++++ Available records ++++
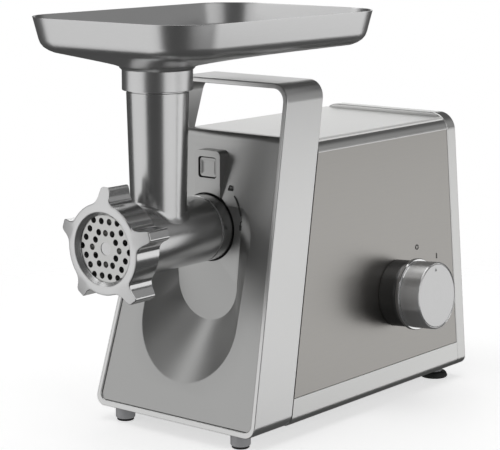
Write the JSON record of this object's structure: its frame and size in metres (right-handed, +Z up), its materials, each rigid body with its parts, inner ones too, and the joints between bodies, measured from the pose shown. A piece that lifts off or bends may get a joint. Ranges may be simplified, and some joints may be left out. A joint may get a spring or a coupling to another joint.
{
  "type": "electric meat grinder",
  "caption": "Electric meat grinder with a leaning handle frame, twist-lock grinding head, ring nut, feed tray and side switch knob.",
  "frame": {"origin": "centre of the footprint, on the worktop", "axes": "-Y towards the grinding head's outlet, +X towards the switch knob, +Z up"},
  "size_m": [0.2078, 0.3836, 0.333],
  "materials": {
    "housing_shell": "light satin metal rails",
    "front_fascia": "mid-grey fine satin metal",
    "arch_frame": "light bead-blasted satin",
    "rear_frame": "light satin",
    "rear_panel": "fine texture",
    "side_panels": "warm grey, brushed front to back",
    "top_plate": "brushed front to back",
    "base_plate": "fine texture",
    "feet": "smooth grey",
    "foot_pads": "matt black",
    "screws": "dark zinc",
    "socket": "turned",
    "gasket": "matt black",
    "gland": "matt black",
    "gear_case": "raw die cast",
    "steel": "machined",
    "bronze": "sintered bronze",
    "laminations": "varnished laminations",
    "copper": "turned copper",
    "black_plastic": "moulded",
    "board": "solder mask",
    "knob_dark": "dark brushed, ringed",
    "knob_light": "circumferentially brushed",
    "knob_bright": "bright turned edge",
    "nylon": "natural nylon",
    "head_metal": "polished casting",
    "plate_metal": "fine ground, slightly grainy",
    "nut_metal": "satin face, polished sides",
    "tray_metal": "satin spun and polished"
  },
  "bodies": {
    "base": {"housing_shell": "housing_shell", "front_fascia": "front_fascia", "arch_frame": "arch_frame", "rear_frame": "rear_frame", "rear_panel": "rear_panel", "side_panel_left": "side_panels", "side_panel_right": "side_panels", "top_plate": "top_plate", "base_plate": "base_plate", "front_feet": "feet", "rear_feet": "feet", "foot_pads": "foot_pads", "case_screws": "screws", "head_socket": "socket", "port_gasket": "gasket", "cord_gland": "gland", "gear_case": "gear_case", "gear_cover": "gear_case", "gear_screws": "screws", "bearings": "bronze", "motor_can": "steel", "stator": "laminations", "end_bells": "gear_case", "brush_holders": "bronze", "control_board": "board", "switch_body": "black_plastic", "knob_bezel": "knob_dark", "button_spring": "steel"},
    "motor_rotor": {"rotor": "laminations", "commutator": "copper", "fan": "black_plastic", "motor_pinion": "steel"},
    "first_gear": {"first_gear": "nylon"},
    "second_gear": {"second_gear": "steel"},
    "feed_screw": {"output_gear": "steel", "output_shaft": "steel", "auger": "head_metal", "knife": "steel"},
    "head": {"head_casting": "head_metal", "rear_bush": "bronze", "cutting_plate": "plate_metal"},
    "ring_nut": {"ring_nut": "nut_metal"},
    "tray": {"tray": "tray_metal"},
    "release_button": {"release_button": "front_fascia", "latch_pin": "steel"},
    "knob": {"knob_body": "knob_light", "knob_flange": "knob_bright", "knob_cap": "knob_light", "knob_shaft": "steel"}
  },
  "joints": [
    {"name": "feed_screw_turn", "type": "hinge", "parent": "base", "child": "feed_screw", "pos_m": [-0.01594, -0.06525, 0.163], "axis": [0, 1, 0], "continuous": true},
    {"name": "second_gear_turn", "type": "hinge", "parent": "base", "child": "second_gear", "pos_m": [-0.04594, -0.00025, 0.11104], "axis": [0, 1, 0], "continuous": true},
    {"name": "first_gear_turn", "type": "hinge", "parent": "base", "child": "first_gear", "pos_m": [-0.00162, 0.01475, 0.10322], "axis": [0, 1, 0], "continuous": true},
    {"name": "motor_turn", "type": "hinge", "parent": "base", "child": "motor_rotor", "pos_m": [-0.01594, 0.07475, 0.06056], "axis": [0, 1, 0], "continuous": true},
    {"name": "head_twist", "type": "hinge", "parent": "base", "child": "head", "pos_m": [-0.01594, -0.06525, 0.163], "axis": [0, 1, 0], "range_deg": [0, 50]},
    {"name": "ring_nut_turn", "type": "hinge", "parent": "head", "child": "ring_nut", "pos_m": [-0.01594, -0.17425, 0.163], "axis": [0, -1, 0], "range_deg": [0, 720]},
    {"name": "tray_lift", "type": "slide", "parent": "head", "child": "tray", "axis": [0, 0, 1], "range_m": [0, 0.06]},
    {"name": "button_press", "type": "slide", "parent": "base", "child": "release_button", "axis": [0, 1, 0], "range_m": [0, 0.004], "stiffness_N_per_m": 800, "springref_m": -0.001, "deforming": ["button_spring"]},
    {"name": "knob_turn", "type": "hinge", "parent": "base", "child": "knob", "pos_m": [0.06191, 0.09075, 0.093], "axis": [0.9971, 0, 0.0767], "range_deg": [-45, 45]}
  ],
  "couplings": [
    {"joint": "second_gear_turn", "follows": "feed_screw_turn", "ratio": -4},
    {"joint": "first_gear_turn", "follows": "feed_screw_turn", "ratio": 16},
    {"joint": "motor_turn", "follows": "feed_screw_turn", "ratio": -80}
  ]
}
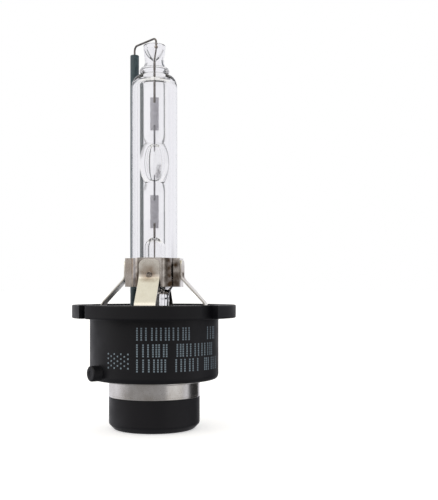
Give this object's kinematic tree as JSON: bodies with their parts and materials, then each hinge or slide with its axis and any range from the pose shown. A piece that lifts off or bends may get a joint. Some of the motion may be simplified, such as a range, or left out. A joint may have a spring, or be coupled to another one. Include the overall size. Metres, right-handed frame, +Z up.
{
  "type": "headlight bulb",
  "caption": "Gas-discharge headlight bulb: quartz burner in a glass sleeve, clamped by metal legs on a black plastic base with a ring contact and a centre pin.",
  "frame": {"origin": "centre of the flange's top face, which is the bulb's reference plane", "axes": "+Z up the glass along the bulb's axis; the front, with the printed side of the barrel, faces -Y"},
  "size_m": [0.0312, 0.0312, 0.0751],
  "materials": {
    "base_plastic": "fine moulded grain, dull",
    "nose_plastic": "fine moulded grain, dull",
    "leg_steel": "rolled strip",
    "clamp_steel": "bright rolled strip",
    "weld_metal": "melted and scorched",
    "sleeve_glass": "clear, flame polished",
    "burner_quartz": "clear, flame polished",
    "tungsten": "drawn, dull",
    "foil_metal": "etched foil",
    "lead_wire": "drawn, oxidised",
    "salts": "speckled crystal film",
    "tube_ceramic": "fired, satin",
    "ring_metal": "drawn and plated",
    "pin_metal": "turned and plated"
  },
  "bodies": {
    "root": {"base_body": "base_plastic", "leg_front": "leg_steel", "leg_left": "leg_steel", "leg_rear": "leg_steel", "leg_right": "leg_steel", "clamp_ring": "clamp_steel", "leg_welds": "weld_metal", "outer_sleeve": "sleeve_glass", "arc_tube": "burner_quartz", "upper_electrode": "tungsten", "lower_electrode": "tungsten", "upper_foil": "foil_metal", "lower_foil": "foil_metal", "upper_lead": "lead_wire", "lower_lead": "lead_wire", "halide_salts": "salts", "return_wire": "lead_wire", "wire_joint": "lead_wire", "ceramic_tube": "tube_ceramic", "contact_ring": "ring_metal", "tab_weld": "weld_metal", "socket_nose": "nose_plastic", "contact_pin": "pin_metal", "pin_weld": "weld_metal"}
  },
  "joints": []
}
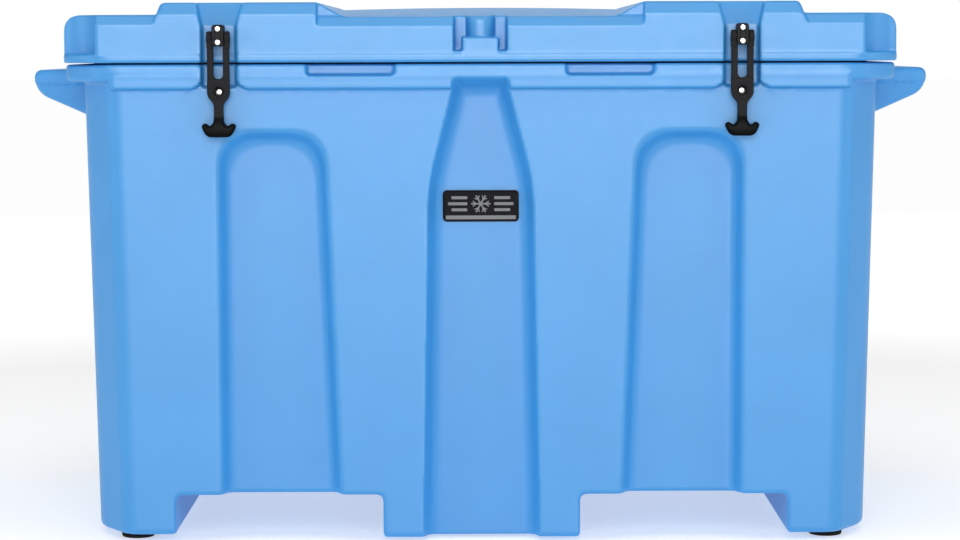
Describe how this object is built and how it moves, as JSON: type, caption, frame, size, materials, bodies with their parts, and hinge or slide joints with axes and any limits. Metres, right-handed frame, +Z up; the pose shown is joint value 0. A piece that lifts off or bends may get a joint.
++++
■ **Exercise aim**:
Print every entry exactly as written.

■ **The result**:
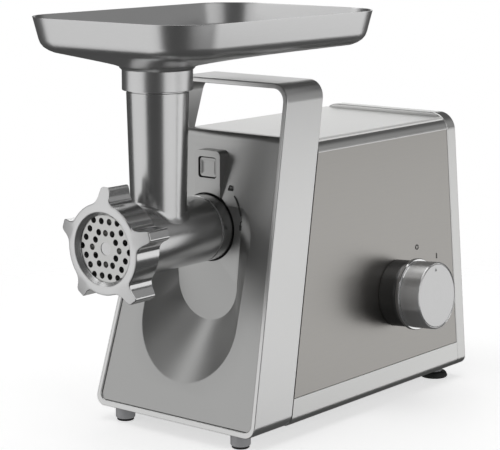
Write the JSON record of this object's structure: its frame and size in metres (right-handed, +Z up), its materials, each rigid body with its parts, inner ones too, and the joints between bodies, measured from the pose shown. A piece that lifts off or bends may get a joint. Ranges may be simplified, and some joints may be left out. A joint may get a spring or a coupling to another joint.
{
  "type": "electric meat grinder",
  "caption": "Electric meat grinder with a leaning handle frame, twist-lock grinding head, ring nut, feed tray and side switch knob.",
  "frame": {"origin": "centre of the footprint, on the worktop", "axes": "-Y towards the grinding head's outlet, +X towards the switch knob, +Z up"},
  "size_m": [0.2078, 0.3836, 0.333],
  "materials": {
    "housing_shell": "light satin metal rails",
    "front_fascia": "mid-grey fine satin metal",
    "arch_frame": "light bead-blasted satin",
    "rear_frame": "light satin",
    "rear_panel": "fine texture",
    "side_panels": "warm grey, brushed front to back",
    "top_plate": "brushed front to back",
    "base_plate": "fine texture",
    "feet": "smooth grey",
    "foot_pads": "matt black",
    "screws": "dark zinc",
    "socket": "turned",
    "gasket": "matt black",
    "gland": "matt black",
    "gear_case": "raw die cast",
    "steel": "machined",
    "bronze": "sintered bronze",
    "laminations": "varnished laminations",
    "copper": "turned copper",
    "black_plastic": "moulded",
    "board": "solder mask",
    "knob_dark": "dark brushed, ringed",
    "knob_light": "circumferentially brushed",
    "knob_bright": "bright turned edge",
    "nylon": "natural nylon",
    "head_metal": "polished casting",
    "plate_metal": "fine ground, slightly grainy",
    "nut_metal": "satin face, polished sides",
    "tray_metal": "satin spun and polished"
  },
  "bodies": {
    "base": {"housing_shell": "housing_shell", "front_fascia": "front_fascia", "arch_frame": "arch_frame", "rear_frame": "rear_frame", "rear_panel": "rear_panel", "side_panel_left": "side_panels", "side_panel_right": "side_panels", "top_plate": "top_plate", "base_plate": "base_plate", "front_feet": "feet", "rear_feet": "feet", "foot_pads": "foot_pads", "case_screws": "screws", "head_socket": "socket", "port_gasket": "gasket", "cord_gland": "gland", "gear_case": "gear_case", "gear_cover": "gear_case", "gear_screws": "screws", "bearings": "bronze", "motor_can": "steel", "stator": "laminations", "end_bells": "gear_case", "brush_holders": "bronze", "control_board": "board", "switch_body": "black_plastic", "knob_bezel": "knob_dark", "button_spring": "steel"},
    "motor_rotor": {"rotor": "laminations", "commutator": "copper", "fan": "black_plastic", "motor_pinion": "steel"},
    "first_gear": {"first_gear": "nylon"},
    "second_gear": {"second_gear": "steel"},
    "feed_screw": {"output_gear": "steel", "output_shaft": "steel", "auger": "head_metal", "knife": "steel"},
    "head": {"head_casting": "head_metal", "rear_bush": "bronze", "cutting_plate": "plate_metal"},
    "ring_nut": {"ring_nut": "nut_metal"},
    "tray": {"tray": "tray_metal"},
    "release_button": {"release_button": "front_fascia", "latch_pin": "steel"},
    "knob": {"knob_body": "knob_light", "knob_flange": "knob_bright", "knob_cap": "knob_light", "knob_shaft": "steel"}
  },
  "joints": [
    {"name": "feed_screw_turn", "type": "hinge", "parent": "base", "child": "feed_screw", "pos_m": [-0.01594, -0.06525, 0.163], "axis": [0, 1, 0], "continuous": true},
    {"name": "second_gear_turn", "type": "hinge", "parent": "base", "child": "second_gear", "pos_m": [-0.04594, -0.00025, 0.11104], "axis": [0, 1, 0], "continuous": true},
    {"name": "first_gear_turn", "type": "hinge", "parent": "base", "child": "first_gear", "pos_m": [-0.00162, 0.01475, 0.10322], "axis": [0, 1, 0], "continuous": true},
    {"name": "motor_turn", "type": "hinge", "parent": "base", "child": "motor_rotor", "pos_m": [-0.01594, 0.07475, 0.06056], "axis": [0, 1, 0], "continuous": true},
    {"name": "head_twist", "type": "hinge", "parent": "base", "child": "head", "pos_m": [-0.01594, -0.06525, 0.163], "axis": [0, 1, 0], "range_deg": [0, 50]},
    {"name": "ring_nut_turn", "type": "hinge", "parent": "head", "child": "ring_nut", "pos_m": [-0.01594, -0.17425, 0.163], "axis": [0, -1, 0], "range_deg": [0, 720]},
    {"name": "tray_lift", "type": "slide", "parent": "head", "child": "tray", "axis": [0, 0, 1], "range_m": [0, 0.06]},
    {"name": "button_press", "type": "slide", "parent": "base", "child": "release_button", "axis": [0, 1, 0], "range_m": [0, 0.004], "stiffness_N_per_m": 800, "springref_m": -0.001, "deforming": ["button_spring"]},
    {"name": "knob_turn", "type": "hinge", "parent": "base", "child": "knob", "pos_m": [0.06191, 0.09075, 0.093], "axis": [0.9971, 0, 0.0767], "range_deg": [-45, 45]}
  ],
  "couplings": [
    {"joint": "second_gear_turn", "follows": "feed_screw_turn", "ratio": -4},
    {"joint": "first_gear_turn", "follows": "feed_screw_turn", "ratio": 16},
    {"joint": "motor_turn", "follows": "feed_screw_turn", "ratio": -80}
  ]
}
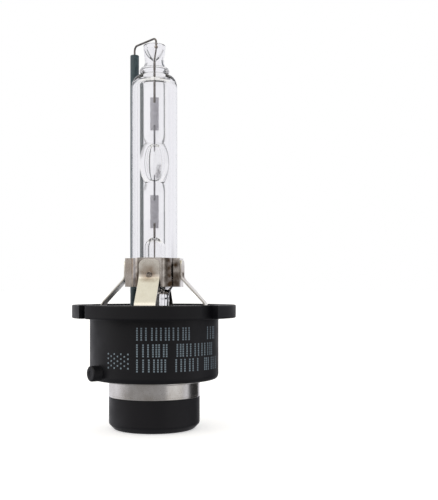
Give this object's kinematic tree as JSON: bodies with their parts and materials, then each hinge or slide with its axis and any range from the pose shown. A piece that lifts off or bends may get a joint. Some of the motion may be simplified, such as a range, or left out. A joint may have a spring, or be coupled to another one. Include the overall size. Metres, right-handed frame, +Z up.
{
  "type": "headlight bulb",
  "caption": "Gas-discharge headlight bulb: quartz burner in a glass sleeve, clamped by metal legs on a black plastic base with a ring contact and a centre pin.",
  "frame": {"origin": "centre of the flange's top face, which is the bulb's reference plane", "axes": "+Z up the glass along the bulb's axis; the front, with the printed side of the barrel, faces -Y"},
  "size_m": [0.0312, 0.0312, 0.0751],
  "materials": {
    "base_plastic": "fine moulded grain, dull",
    "nose_plastic": "fine moulded grain, dull",
    "leg_steel": "rolled strip",
    "clamp_steel": "bright rolled strip",
    "weld_metal": "melted and scorched",
    "sleeve_glass": "clear, flame polished",
    "burner_quartz": "clear, flame polished",
    "tungsten": "drawn, dull",
    "foil_metal": "etched foil",
    "lead_wire": "drawn, oxidised",
    "salts": "speckled crystal film",
    "tube_ceramic": "fired, satin",
    "ring_metal": "drawn and plated",
    "pin_metal": "turned and plated"
  },
  "bodies": {
    "root": {"base_body": "base_plastic", "leg_front": "leg_steel", "leg_left": "leg_steel", "leg_rear": "leg_steel", "leg_right": "leg_steel", "clamp_ring": "clamp_steel", "leg_welds": "weld_metal", "outer_sleeve": "sleeve_glass", "arc_tube": "burner_quartz", "upper_electrode": "tungsten", "lower_electrode": "tungsten", "upper_foil": "foil_metal", "lower_foil": "foil_metal", "upper_lead": "lead_wire", "lower_lead": "lead_wire", "halide_salts": "salts", "return_wire": "lead_wire", "wire_joint": "lead_wire", "ceramic_tube": "tube_ceramic", "contact_ring": "ring_metal", "tab_weld": "weld_metal", "socket_nose": "nose_plastic", "contact_pin": "pin_metal", "pin_weld": "weld_metal"}
  },
  "joints": []
}
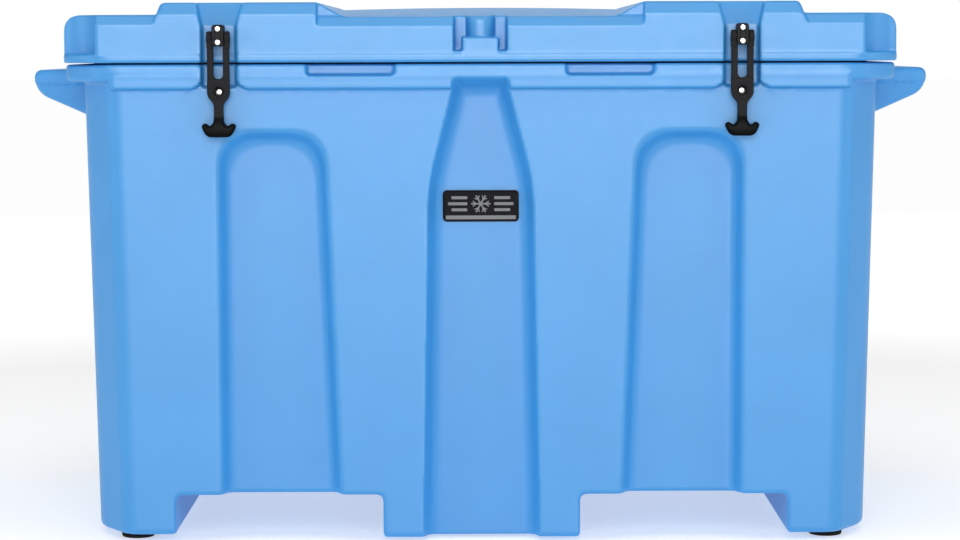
Describe how this object is built and how it moves, as JSON: type, caption, frame, size, materials, bodies with their parts, and hinge or slide joints with axes and any limits. Metres, right-handed frame, +Z up; the pose shown is joint value 0. A piece that lifts off or bends may get a joint.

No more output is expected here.